Istabraq won this race in 1997 and went on to land three consecutive Champion Hurdles. Hardy Eustace took it in 2003 and did the same the following March. Faugheen - "The Machine" - swept through in 2014 before adding the Champion Hurdle in 2015 on his way to ten straight victories. Last year's winner The New Lion is currently 4.00 favourite for the 2026 Champion Hurdle. This is not just a Grade 1 novice contest. It is a gateway to the highest level of the hurdling game, and winning it at Cheltenham in front of 70,000 people requires something that form figures alone cannot measure.


The 2026 renewal is fascinating because nobody can agree on who the best horse is, or even which horses will actually turn up. Willie Mullins has at least three live contenders spread across entries in this race, the Supreme, and the Albert Bartlett.
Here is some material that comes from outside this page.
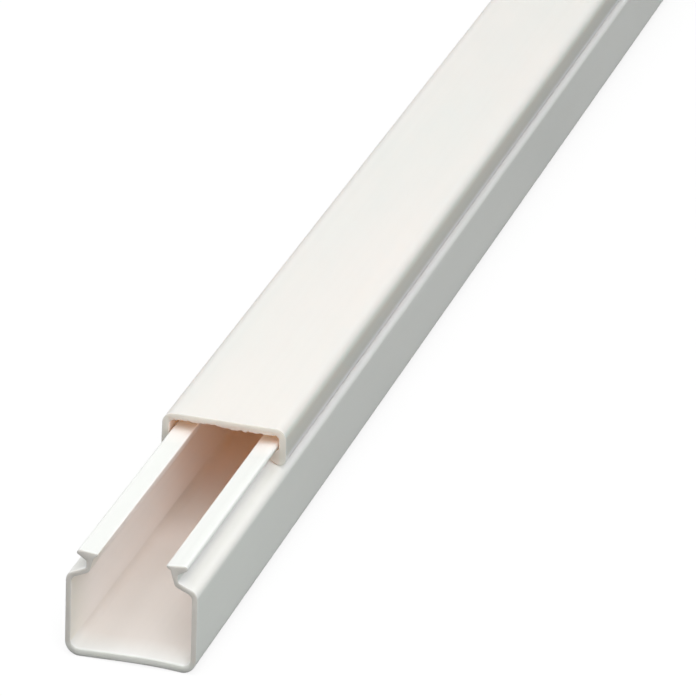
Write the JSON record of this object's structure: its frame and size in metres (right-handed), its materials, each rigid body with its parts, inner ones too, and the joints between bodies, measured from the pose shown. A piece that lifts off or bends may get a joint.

Nicky Henderson has split his top novices between the Supreme and the Turners. Paul Nicholls is sending his Challow winner here armed with Denman comparisons and the kind of confidence that either looks like genius or hubris depending on how March 11th turns out. And behind all of them, a small-yard Irish trainer who rides his own horses is quietly pointing a €3,500 store horse at one of the most prestigious novice races in the calendar after winning a Grade 1 at Naas in January.


Ninety-four horses hold entries. A maximum of twenty-two will line up. The final field will be shaped by decisions that have not yet been made, but the market is already giving us a clear picture of who the key players are likely to be.


The Ante-Post Market


Time Stamp: Wednesday, February 19, 2026, 12:00 PM ET

Odds Subject to Change

Source: Paddy Power


No Drama This End 4.00 | Mighty Park 4.00 | Doctor Steinberg 5.00 | Skylight Hustle 5.00 | Talk The Talk 5.00 | Ballyfad 7.00 | King Rasko Grey 10.00 | Act Of Innocence 10.00 | I'll Sort That 14.00 | Sober 14.00 | Kripticjim ~25.00 | Taurus Bay ~25.00


The market is unusually open for a race that has historically been dominated by short-priced favourites. Five of the last ten winners were sent off favourite, but four of those five were odds-on. No Drama This End and Mighty Park share favouritism at 4.00, which immediately tells you the market is uncertain. When the favourite for the Turners Novices' Hurdle is 4.00 rather than the sub-2.00 prices we saw for Ballyburn, Sir Gerhard, and Envoi Allen, it means the punters are hedging. They are not wrong to do so.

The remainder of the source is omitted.